What was wrong with these people? Keisha asked herself grimly.

Drin seemed like the most human, but she was beginning to wonder. The eyes didn’t fit with the easy way he talked to everybody. But it did fit with the way all that expert authority was laid down so lightly that most people didn’t feel the effects on them at all. They just swerved off into new directions like it was their idea all along to go out and fetch back more cases of drinks, instead of annoying the pretty black lady receptionist with the feathers on her arms.

When Drin looked off into the room she was in, dimmed down so Seung could sleep, his gaze was cool and thoughtful and remote. The warmth, the affection, the jokes, all set aside. The guy underneath was not sentimental. He decided what needed doing, and he got it done. His own partners took up whatever human being was left in there. The remaining parts whirred around in calculations, and they were full of extra bits most people didn’t have. Scary bits, some of them.

The little timing wheel that considered whether some of his tasks required him to take Seung over permanently instead of borrowing sometimes, for instance.

No,
the decision came down, from that look.

Power requirements? Stature in the community? Conflicts with a different naga handler besides himself?

No.

He was just not interested in the flashy kind of power that mastering two nagas would give somebody in this community, or any other. Not his thing. Can’t be bothered. Too showy.

Oh, he could grab onto Seung, just take him over, fuck him through the mattress and make him like it, just like Dance. She’s seen the little flicker of interest, the stir, of course Drin likes looking at Seung. All those boxing muscles? That strange quick mind? Hell yeah, he likes all that. Seung would have very little to say about it. This guy had so much grip he could warp Seung into anything he wanted, and Seung would still end up better off, more comfortable. Oh yeah, Drin could find ways to accommodate the little things, like sex. They’d figure it out. Make Seung really happy.

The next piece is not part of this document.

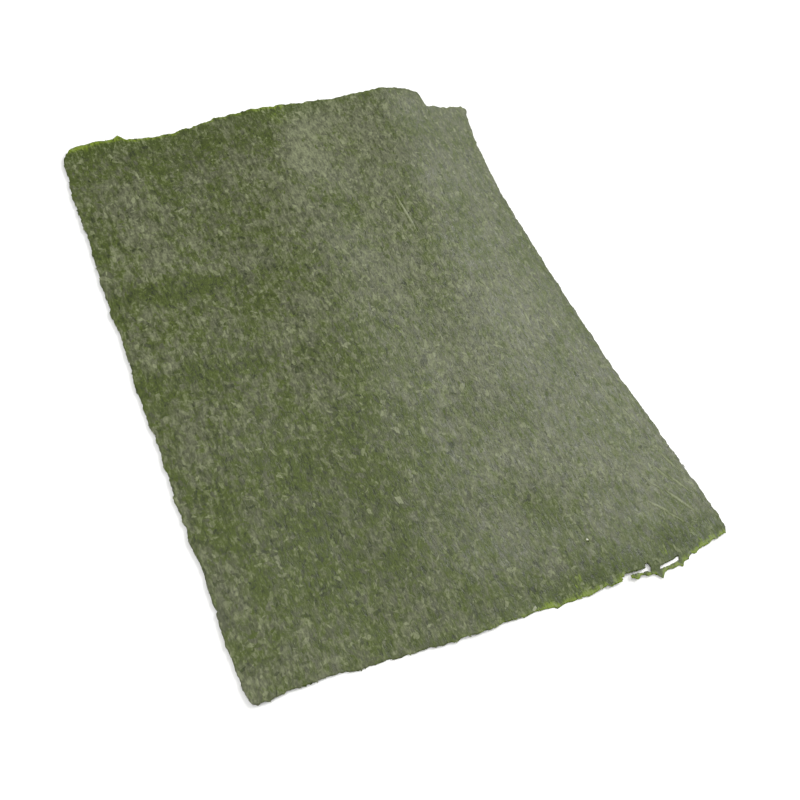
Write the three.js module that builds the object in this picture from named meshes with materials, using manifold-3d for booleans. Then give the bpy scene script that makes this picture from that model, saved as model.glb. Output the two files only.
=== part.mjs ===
// One sheet of nori: dried laver pressed into a thin leaf that has sprung into a low arch.
// Millimetres, +Z up. X runs across the sheet, Y from its near edge to its far edge.
import * as THREE from 'three';
import { mergeVertices } from 'three/addons/utils/BufferGeometryUtils.js';
import Module from 'manifold-3d';

// The sheet as it is cut, a little out of square at the far right corner.
const sheetWidth = 180;
const sheetLength = 212;
const outOfSquare = 3.5;
const sheetThickness = 0.3;
const cornerRadius = 4;

// The far left corner is worn away further, along the far side and along the left side.
const wornAlongFar = 12;
const wornAlongLeft = 9;

// How it lies: an arch that grows from the near edge to the far edge, leaning to the right,
// with the far right corner lifted.
const archHeight = 16;
const archLean = 0.8;
const archGrowth = 1.2;
const cornerRise = 11;

// Ripples run the length of the sheet and are strongest at the far edge.
const rippleHeight = 1.6;
const rippleLength = 61;
const rippleShift = 3.6;
const rippleNearShare = 0.3;

// Press bands lie across the sheet, where it dried on its mat.
const bandHeight = 0.28;
const bandLength = 34;
const bandWander = 5;

// Each side bows outwards in its middle, more towards its second end where it leans,
// and swells here and there. Places are measured along the side, anticlockwise from above.
const nearSide = {
  bow: 2.7,
  lean: 0.9,
  swells: [{ at: 22, reach: -1.6, halfWidth: 13 }, { at: 150, reach: 2.2, halfWidth: 14 }],
};
const rightSide = {
  bow: -5,
  lean: 1.3,
  swells: [{ at: 186, reach: -2.4, halfWidth: 28 }, { at: 116, reach: 0.8, halfWidth: 18 }],
};
const farSide = { bow: 0, lean: 0, swells: [] };
const leftSide = { bow: 1, lean: 0, swells: [] };

// The edge is ragged: it falls short of the cut line by these amounts.
const edgeStep = 2.4;
const cornerSteps = 6;
const edgeMargin = 0.9;
const raggedWaves = [
  { depth: 0.32, length: 41, shift: 0.8 },
  { depth: 0.2, length: 13.7, shift: 2.1 },
  { depth: 0.14, length: 6.3, shift: 4.4 },
];
const raggedScatter = 0.18;

// A bite is torn out of the far edge beside the right corner: deep at its left end, then fading.
const biteDepth = 6.6;
const biteStart = 58;
const biteEnd = 100;
const biteStepWidth = 1.6;

// A loose flake stands out of the far edge near the left corner.
const flakeCentre = -68;
const flakeHalfWidth = 2.6;
const flakeReach = 1.6;

// Tears behind a thin strand on the near edge, towards the right corner.
const slitBack = 3.3;
const slitFront = 1.9;
const closedSlit = { from: 55, to: 66, lean: 0.7 };
const openSlit = { from: 39, to: 52, lean: 0.5 };
const strandEnd = 41;
const pinhole = { x: 33, y: -92, radius: 0.6, sides: 8 };

// Mesh fineness and the tool solids that trim the slab.
const columns = 34;
const rows = 38;
const overhang = 3;
const toolHeight = 60;
const noriColor = 0x5f6848;

const halfWidth = sheetWidth / 2;
const halfLength = sheetLength / 2;
const fullTurn = 2 * Math.PI;

// Repeatable scatter between -1 and 1 for a whole number.
function scatter(index) {
  const raised = Math.sin(index * 12.9898 + 4.1414) * 43758.5453;
  return 2 * (raised - Math.floor(raised)) - 1;
}

function arch(across, along) {
  const far = (1 + along) / 2;
  const hump = (1 - across * across) * (1 + archLean * across);
  const corner = (far * (1 + across) / 2) ** 3;
  return archHeight * hump * far ** archGrowth + cornerRise * corner;
}

function ripple(x, across, along) {
  const far = ((1 + along) / 2) ** 2;
  const share = rippleNearShare + (1 - rippleNearShare) * far;
  const fade = 1 - across ** 4;
  return rippleHeight * share * fade * Math.sin(fullTurn * x / rippleLength + rippleShift);
}

function pressBand(x, y, across) {
  const wander = bandWander * Math.sin(fullTurn * x / 150);
  return bandHeight * (1 - across ** 6) * Math.sin(fullTurn * (y + wander) / bandLength);
}

// Height of the sheet's underside at a point.
function heightAt(x, y) {
  const across = THREE.MathUtils.clamp(x / halfWidth, -1, 1);
  const along = THREE.MathUtils.clamp(y / halfLength, -1, 1);
  return arch(across, along) + ripple(x, across, along) + pressBand(x, y, across);
}

function ragged(distance) {
  let inset = edgeMargin + raggedScatter * scatter(Math.round(distance * 10));
  for (const wave of raggedWaves) {
    inset += wave.depth * Math.sin(fullTurn * distance / wave.length + wave.shift);
  }
  return Math.max(inset, 0);
}

// How far the far edge is bitten away at x.
function bite(x) {
  if (x < biteStart - biteStepWidth) {
    return 0;
  }
  const step = Math.min((x - biteStart + biteStepWidth) / biteStepWidth, 1);
  const fade = 1 - (x - biteStart) / (biteEnd - biteStart);
  return biteDepth * step * Math.min(fade, 1);
}

// How far the loose flake stands out of the far edge at x.
function flake(x) {
  const peak = Math.max(1 - Math.abs(x - flakeCentre) / flakeHalfWidth, 0);
  return (flakeReach + edgeMargin) * peak;
}

// How far a side stands outwards of the straight line between its corners.
function outwardAt(side, distance, length) {
  const along = 2 * distance / length - 1;
  let outward = side.bow * (1 - along * along) * (1 + side.lean * along);
  for (const swell of side.swells) {
    outward += swell.reach * Math.exp(-(((distance - swell.at) / swell.halfWidth) ** 2));
  }
  return outward;
}

// One side, walked from its first corner to its second in even steps, clear of both corners
// by the lengths in clear.
function sidePoints(side, first, second, clear, phase, extraInset) {
  const length = first.distanceTo(second);
  const forward = second.clone().sub(first).normalize();
  const outward = new THREE.Vector2(forward.y, -forward.x);
  const walked = length - clear[0] - clear[1];
  const count = Math.round(walked / edgeStep);
  const points = [];
  for (let i = 0; i <= count; i += 1) {
    const distance = clear[0] + walked * i / count;
    const point = first.clone().addScaledVector(forward, distance);
    const inset = ragged(phase + distance) + extraInset(point);
    points.push(point.addScaledVector(outward, outwardAt(side, distance, length) - inset));
  }
  return points;
}

const nearLeft = new THREE.Vector2(-halfWidth, -halfLength);
const nearRight = new THREE.Vector2(halfWidth + outOfSquare, -halfLength);
const farRight = new THREE.Vector2(halfWidth - outOfSquare, halfLength + outOfSquare);
const farLeft = new THREE.Vector2(-halfWidth, halfLength - outOfSquare);

// The cut line round the sheet, anticlockwise from above, with its corners rounded off.
function outlinePoints() {
  const plain = () => 0;
  const farShape = (point) => bite(point.x) - flake(point.x);
  const round = [cornerRadius, cornerRadius];
  const sides = [
    sidePoints(nearSide, nearLeft, nearRight, round, 0, plain),
    sidePoints(rightSide, nearRight, farRight, round, 300, plain),
    sidePoints(farSide, farRight, farLeft, [cornerRadius, wornAlongFar], 600, farShape),
    sidePoints(leftSide, farLeft, nearLeft, [wornAlongLeft, cornerRadius], 900, plain),
  ];
  const bitten = farRight.clone().sub(new THREE.Vector2(0, bite(farRight.x)));
  const corners = [nearRight, bitten, farLeft, nearLeft];
  const points = [];
  sides.forEach((side, index) => {
    const next = sides[(index + 1) % sides.length];
    const curve = new THREE.QuadraticBezierCurve(side[side.length - 1], corners[index], next[0]);
    points.push(...side, ...curve.getPoints(cornerSteps).slice(1, -1));
  });
  return points;
}

// The near cut line at x, without its raggedness.
function nearLine(x) {
  return -halfLength - outwardAt(nearSide, x - nearLeft.x, nearRight.x - nearLeft.x);
}

// A slanting four-sided tear behind the strand, from one x to the other.
function slitPoints(slit) {
  const point = (x, depth) => new THREE.Vector2(x, nearLine(x) + depth);
  return [
    point(slit.from, slitFront),
    point(slit.to - slit.lean, slitFront),
    point(slit.to, slitBack + slit.lean),
    point(slit.from + 2 * slit.lean, slitBack),
  ];
}

// The open tear also parts the strand from the edge at its free end.
function strandGapPoints() {
  const point = (x, depth) => new THREE.Vector2(x, nearLine(x) + depth);
  return [
    point(openSlit.from - 2, -overhang),
    point(strandEnd, -overhang),
    point(strandEnd + 1.2, slitFront + 0.1),
    point(openSlit.from - 0.5, slitFront + 0.4),
  ];
}

function pinholePoints() {
  const points = [];
  for (let i = 0; i < pinhole.sides; i += 1) {
    const angle = fullTurn * i / pinhole.sides;
    points.push(new THREE.Vector2(
      pinhole.x + pinhole.radius * Math.cos(angle),
      pinhole.y + pinhole.radius * Math.sin(angle),
    ));
  }
  return points;
}

// The wavy slab, slightly larger than the sheet, with the same triangles on both faces.
function slabGeometry() {
  const slabWidth = sheetWidth + 2 * (outOfSquare + overhang);
  const slabLength = sheetLength + 2 * (outOfSquare + overhang);
  const positions = [];
  const triangles = [];
  const layerSize = (columns + 1) * (rows + 1);
  const corner = (column, row, layer) => layer * layerSize + row * (columns + 1) + column;
  for (let layer = 0; layer < 2; layer += 1) {
    for (let row = 0; row <= rows; row += 1) {
      for (let column = 0; column <= columns; column += 1) {
        const x = (column / columns - 0.5) * slabWidth;
        const y = (row / rows - 0.5) * slabLength;
        positions.push(x, y, heightAt(x, y) + layer * sheetThickness);
      }
    }
  }
  const quad = (a, b, c, d) => triangles.push(a, b, c, a, c, d);
  for (let row = 0; row < rows; row += 1) {
    for (let column = 0; column < columns; column += 1) {
      const [a, b, c, d] = [[0, 0], [1, 0], [1, 1], [0, 1]].map((step) => [column + step[0], row + step[1]]);
      quad(corner(...a, 1), corner(...b, 1), corner(...c, 1), corner(...d, 1));
      triangles.push(corner(...a, 0), corner(...c, 0), corner(...b, 0));
      triangles.push(corner(...a, 0), corner(...d, 0), corner(...c, 0));
    }
  }
  for (let column = 0; column < columns; column += 1) {
    quad(corner(column, 0, 0), corner(column + 1, 0, 0), corner(column + 1, 0, 1), corner(column, 0, 1));
    quad(corner(column + 1, rows, 0), corner(column, rows, 0), corner(column, rows, 1), corner(column + 1, rows, 1));
  }
  for (let row = 0; row < rows; row += 1) {
    quad(corner(0, row + 1, 0), corner(0, row, 0), corner(0, row, 1), corner(0, row + 1, 1));
    quad(corner(columns, row, 0), corner(columns, row + 1, 0), corner(columns, row + 1, 1), corner(columns, row, 1));
  }
  const geometry = new THREE.BufferGeometry();
  geometry.setAttribute('position', new THREE.Float32BufferAttribute(positions, 3));
  geometry.setIndex(triangles);
  return geometry;
}

// An upright prism over an outline, tall enough to pass right through the slab.
function prismGeometry(points) {
  const shape = new THREE.Shape(points);
  const geometry = new THREE.ExtrudeGeometry(shape, { depth: toolHeight, bevelEnabled: false });
  geometry.translate(0, 0, -toolHeight / 4);
  return geometry;
}

const wasm = await Module();
wasm.setup();

function toSolid(geometry) {
  geometry.deleteAttribute('normal');
  geometry.deleteAttribute('uv');
  const merged = mergeVertices(geometry);
  return new wasm.Manifold(new wasm.Mesh({
    numProp: 3,
    vertProperties: new Float32Array(merged.attributes.position.array),
    triVerts: new Uint32Array(merged.index.array),
  }));
}

function toGeometry(solid) {
  const mesh = solid.getMesh();
  const geometry = new THREE.BufferGeometry();
  geometry.setAttribute('position', new THREE.BufferAttribute(new Float32Array(mesh.vertProperties), 3));
  geometry.setIndex(new THREE.BufferAttribute(new Uint32Array(mesh.triVerts), 1));
  return geometry;
}

function makeSheet() {
  let sheet = toSolid(slabGeometry()).intersect(toSolid(prismGeometry(outlinePoints())));
  const tears = [
    slitPoints(closedSlit),
    slitPoints(openSlit),
    strandGapPoints(),
    pinholePoints(),
  ];
  for (const tear of tears) {
    sheet = sheet.subtract(toSolid(prismGeometry(tear)));
  }
  const geometry = toGeometry(sheet);
  geometry.computeBoundingBox();
  const { min, max } = geometry.boundingBox;
  geometry.translate(-(min.x + max.x) / 2, -(min.y + max.y) / 2, -min.z);
  geometry.computeVertexNormals();
  return geometry;
}

const noriMaterial = new THREE.MeshStandardMaterial({
  color: noriColor,
  roughness: 0.55,
  metalness: 0,
  side: THREE.DoubleSide,
});

const noriSheet = new THREE.Mesh(makeSheet(), noriMaterial);
noriSheet.name = 'nori_sheet';

const part = new THREE.Group();
part.add(noriSheet);

export default part;
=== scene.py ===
import math

import bmesh
import bpy
import numpy as np
from mathutils import Matrix, Vector, noise


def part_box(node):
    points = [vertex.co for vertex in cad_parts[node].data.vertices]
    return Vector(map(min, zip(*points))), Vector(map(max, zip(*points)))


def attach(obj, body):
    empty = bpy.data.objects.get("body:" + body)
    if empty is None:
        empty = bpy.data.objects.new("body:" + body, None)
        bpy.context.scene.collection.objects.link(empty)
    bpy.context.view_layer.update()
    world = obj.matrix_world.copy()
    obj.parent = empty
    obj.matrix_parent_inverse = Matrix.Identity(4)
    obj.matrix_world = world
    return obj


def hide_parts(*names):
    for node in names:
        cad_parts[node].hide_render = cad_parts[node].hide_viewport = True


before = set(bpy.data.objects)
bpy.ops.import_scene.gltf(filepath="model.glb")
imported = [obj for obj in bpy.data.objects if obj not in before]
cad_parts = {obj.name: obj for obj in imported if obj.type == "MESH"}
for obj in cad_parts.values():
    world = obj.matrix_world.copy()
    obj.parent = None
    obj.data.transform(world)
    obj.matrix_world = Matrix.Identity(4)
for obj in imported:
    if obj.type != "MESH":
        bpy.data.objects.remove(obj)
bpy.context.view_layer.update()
sheetLow, sheetHigh = (np.array(corner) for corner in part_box("nori_sheet"))
mm = 0.001
fullTurn = 2 * math.pi
print("frame loaded, the sheet is", np.round((sheetHigh - sheetLow) / mm, 1), "mm")


def addObject(name, data):
    thing = bpy.data.objects.new(name, data)
    bpy.context.scene.collection.objects.link(thing)
    return thing


def addAttribute(mesh, name, values):
    layer = mesh.attributes.new(name, "FLOAT", "POINT")
    layer.data.foreach_set("value", values)


def readPoints(thing):
    flat = np.empty(len(thing.data.vertices) * 3)
    thing.data.vertices.foreach_get("co", flat)
    return flat.reshape(-1, 3)


def writePoints(thing, points):
    thing.data.vertices.foreach_set("co", np.asarray(points, dtype=np.float64).ravel())
    thing.data.update()


# the camera stands over the near left corner, with the sheet's far edge at the top of the picture
view = {
    "place": (-150.1, -145.8, 221.1),  # mm, from the middle of the sheet on the floor
    "aim": (-13.6, -28.1, 8.7),
    "roll": 30.1,                      # degrees
    "lens": 38.25, "sensor": 36,       # mm
    "clip": (0.01, 20),                # metres
}


def addCamera(values):
    data = bpy.data.cameras.new("camera")
    data.lens, data.sensor_width = values["lens"], values["sensor"]
    data.clip_start, data.clip_end = values["clip"]
    camera = addObject("camera", data)
    place, aim = Vector(values["place"]) * mm, Vector(values["aim"]) * mm
    turn = (aim - place).to_track_quat("-Z", "Y").to_matrix()
    roll = Matrix.Rotation(math.radians(values["roll"]), 3, "Z")
    camera.rotation_mode = "QUATERNION"
    camera.rotation_quaternion = (turn @ roll).to_quaternion()
    camera.location = place
    bpy.context.scene.camera = camera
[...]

But he was not going to do it.

Maybe Keisha should give up Seung for his own good. Just hand him over to Drin, tell him who his new master was, and take off. Responsibility over. It was not like Seung could follow her. Well, not right away. Seung would be so much better off with them than with her, and they all knew it.

Keisha ought to open her coward mouth and beg him to take on Seung, give him over to the guy, and please take Peach too, while he was at it.

But she didn’t move, and neither did he.

It made her suddenly furious.

Seung deserved better than she could offer him. So did Peach, dammit.

But no, Drin wouldn’t take him. Wouldn’t take Peach from her, either. Oh, he was probably sure that it’d be safer for everybody all round if he did command both of these Black Ops Nagas. It’d be a public service. Maybe he should, too. God knew the military would think so. But he was not going to do it.

Drin was not going to make Seung change his mind.

Cats choose their masters.

Seung chose her. It was called free will. Her naga, nobody else’s. That was it. Game over.

He could.

But he won’t.

The Emperor’s thumb goes downward.

Keisha looked at the guy with the tiger-yellow eyes, and she decided that she was taking her own crew somewhere else as soon as she could. But she was going to learn as much as she could before she left. She might need it.